We hit it off after the first night of talking together. The chemistry was unbelievable and the things we had in common were surprisingly bizarre. He called me his “kindred soul” so I will refer to him as “S.K.”. Regardless, at this point I figured not much could come of it, this would probably be a random hook up story and that’s the end of that. Or so I thought. He made me laugh constantly and had the witty sense of humour I love. His ability to quickly come up with hilarious things to say had me hooked and I lost all initial gut feelings. This encounter was even more mysterious than I had thought, I was falling for him by the minute and by the day but was afraid because our time together would be limited.

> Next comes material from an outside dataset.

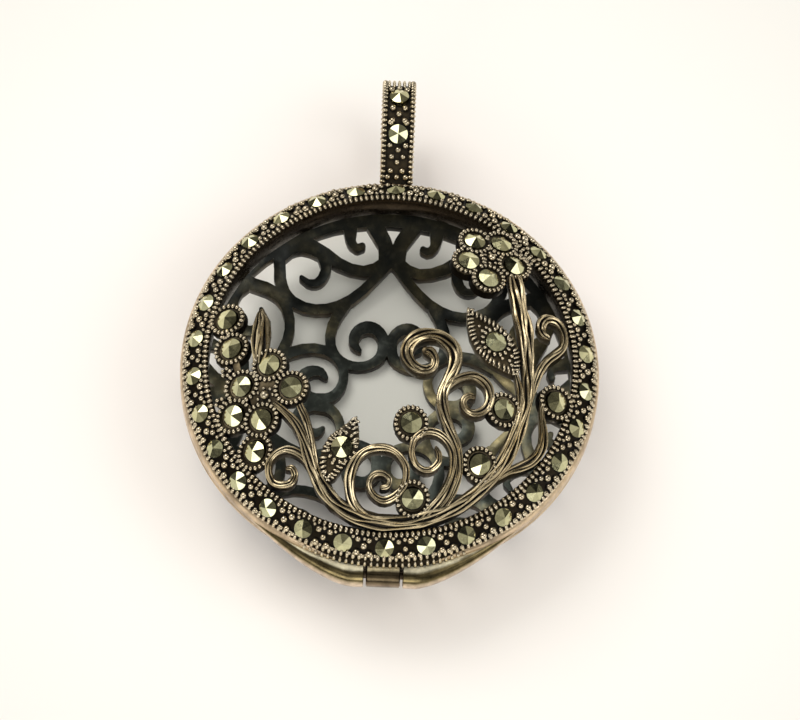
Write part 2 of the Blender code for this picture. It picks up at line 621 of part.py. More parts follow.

What we both did then and there was jump in with both feet and made every minute & second count. We lived in the “now” and did not worry about tomorrow. Although previously we had been strangers on vacation, we shared our most intimate thoughts & experiences with each other.

In one of our “heart to hearts” he shared with me his inability to fall in love as he described himself as “emotionally detached.” I believe that through our experience I made him see himself in a different light. To me, he was the opposite of that, he smiled whenever he saw me, held my hand every second, kissed my forehead when we were standing in the ocean or laying in bed and brushed the hair away from my face. I told him that he was not emotionally detached but needed to find that someone to notice those things about him and to accept and love his sense of humour.

He had never felt that before.

I don’t have an answer as to whether us continuing to talk or see each other may or may not lead us somewhere. Life proved to us time and time again that taking chances can be very rewarding. If you’re willing to take that risk I say to always jump in and have no regrets. Your kindred soul, friend or just future boyfriend/husband can be out there but without jumping in you may miss that opportunity to experience something surreal. And if life is not measured by the breaths we take but the moments that take our breaths away, those moments definitely never failed to take my breath away.